Ex-combatentes da guerra colonial reivindicam em Lisboa mais direitos
10 de junho de 2014As comemorações do Dia de Portugal, de Camões e das Comunidades Portuguesas, que tiverem lugar esta terça-feira (10.06) em Lisboa sob iniciativa da sociedade civil, distanciaram-se do ato oficial realizado na cidade nordeste da Guarda.
Na capital portuguesa, junto ao Forte do Bom Sucesso, centenas de antigos combatentes aproveitaram a ocasião para criticar o Governo e reclamar uma reforma digna por terem servido a pátria em África. Os antigos militares do Ultramar continuam a batalhar para resgatar os corpos de muitos companheiros sepultados e abandonados em Angola, Moçambique e na Guiné-Bissau.
Antigos militares no esquecimento
“Em outubro de 2009, uma resolução aprovada por unanimidade na Assembleia da Republica visava conseguir o apoio do Governo angolano para que a Liga dos Combatentes pudesse lá entrar e resgatar os corpos de muitos portugueses que lá ficaram sepultados. Ficou no esquecimento. Esta é uma causa muito nobre que eu levo até às últimas consequências”, garante Luís de Sousa, da Liga dos Combatentes.
Em frente ao monumento erguido em homenagem aos que tombaram na guerra de África, em Belém, Luís de Sousa lamenta que os antigos militares tenham caído no esquecimento e que seja a Liga dos Combatentes a retirar antigos militares das ruas.
“Estão abandonados, sem apoios jurídicos, sem apoios económicos, sem apoios alimentares... Estão votados ao ostracismo total. É preciso fazer algo”, reclama.
Os ex-militares protestam por pensões dignas. António Vilão, que esteve em Angola, garante que não está a pedir nada demais.

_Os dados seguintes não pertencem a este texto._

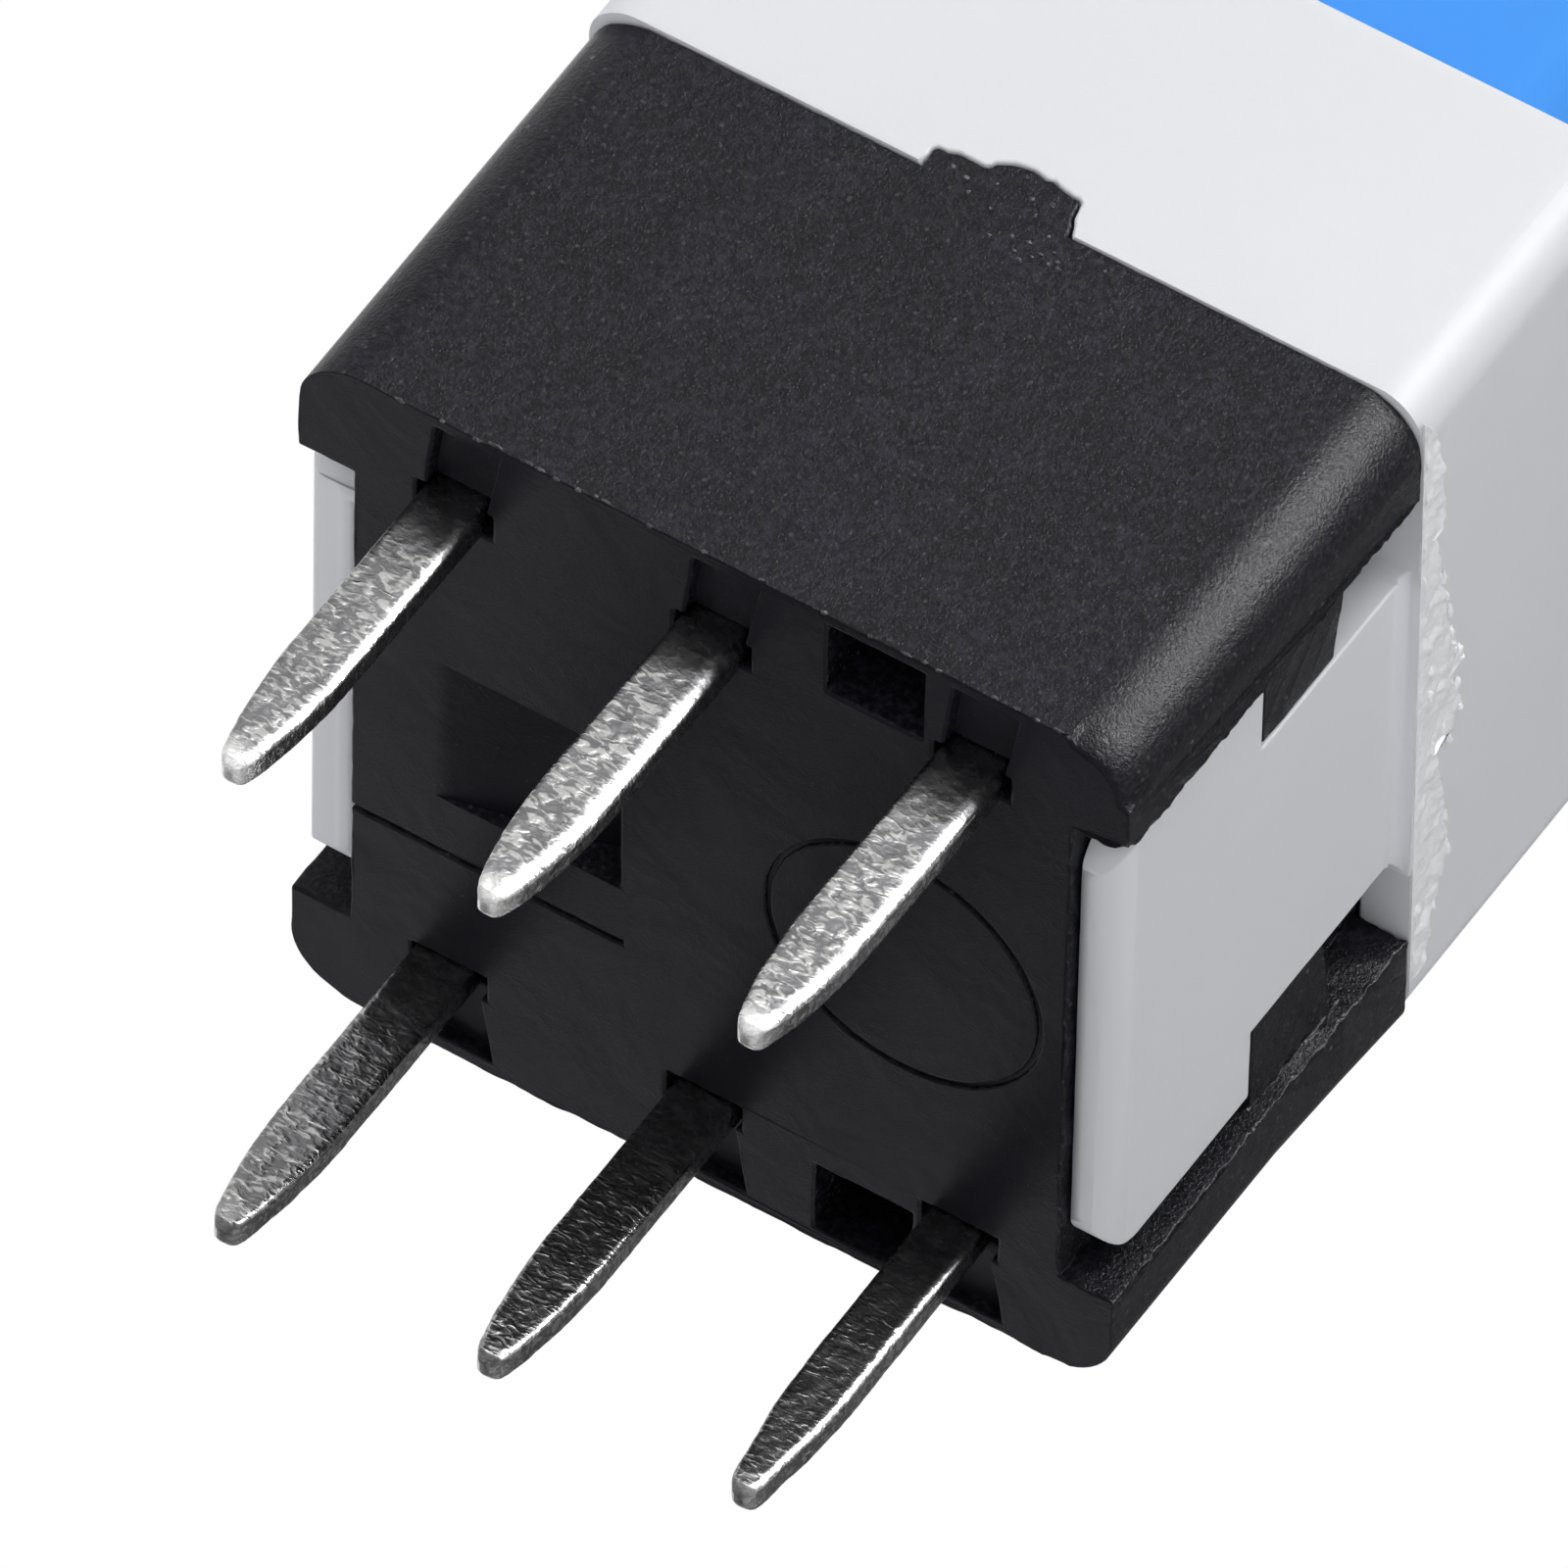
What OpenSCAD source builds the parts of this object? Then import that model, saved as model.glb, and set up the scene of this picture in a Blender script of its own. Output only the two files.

“Andou aí o senhor Paulo Portas há uns anos e disse ‘agora é que vocês vão receber alguma coisa’. Quando me reformei recebi duzentos e tal euros, por ano, como militar. Não estou a pedir nada a ninguém, só acho que é um roubo”, critica.
“’Nunca tratei nada disso. O Paulo Portas é que me deu há uns cinco anos 150 euros por ano”, recorda Manuel Oliveira, ex-fuzileiro, que também esteve em África.
O guineense José Monteiro, reformado, pertenceu aos comandos do exército. Está integrado na sociedade portuguesa, mas lamenta a atitude do Estado português, que tem manifestado pouca vontade em reconhecer os direitos de muitos colegas.
“Alguns ainda conseguiram, mas a maior parte não recebeu nada. E o Estado português unica e simplesmente esqueceu essas pessoas. É difícil e há pouca vontade. O que os políticos dizem são palavras muito bonitas, mas depois o cumprimento dessas palavras é muito diferente”, lamenta.
"É tudo muito difícil, porque nós fomos assediados há anos atrás por um dirigente que era ministro da Defesa, nós sabemos bem quem era, e na altura deu-nos uma miséria. Estamos a receber por ano 75 euros. Nós vamos morrer e não vamos conseguir nada”, teme José Carvalho, ex-fuzileiro em Moçambique.
Processos burocráticos e lentos
O moçambicano Joaquim Lúcio, ex-paraquedista que serviu o exército colonial português, tem o seu processo bem encaminhado. No entanto, reclama pela situação de quinze conterrâneos, afetados pela burocracia.
“Vim cá e encontrei-os cá, até porque um de nós já morreu. É a morosidade dos processos. Temos falado com as autoridades… Dizem que estão a fazer tudo por tudo”, diz.
No mês passado, aquando da comemoração dos 40 anos da Associação dos Deficientes das Forças Armadas, ao anunciar medidas para minorar a situação dos ex-militares, o ministro português da Defesa, José Pedro Aguiar-Branco, reconheceu haver processos pendentes que se arrastam há já alguns anos.
Neste 10 de junho, despreocupados com os direitos ou regalias, dois jovens guineenses, João Djaló e Rui Barbosa, cujos pais foram fuzilados depois da independência da Guiné-Bissau por terem servido o exército colonial português, vieram depositar flores na lápide onde constam os nomes dos respetivos parentes. Ambos sentem orgulho dos pais, vieram render-lhes homenagem e conviver com os companheiros portugueses, agora num ambiente de paz.
“A guerra acabou. Não há que criar ódio. Ao povo da Guiné, ao povo português, ao angolano, ao moçambicano, que sejamos unidos!”, pede João Djaló.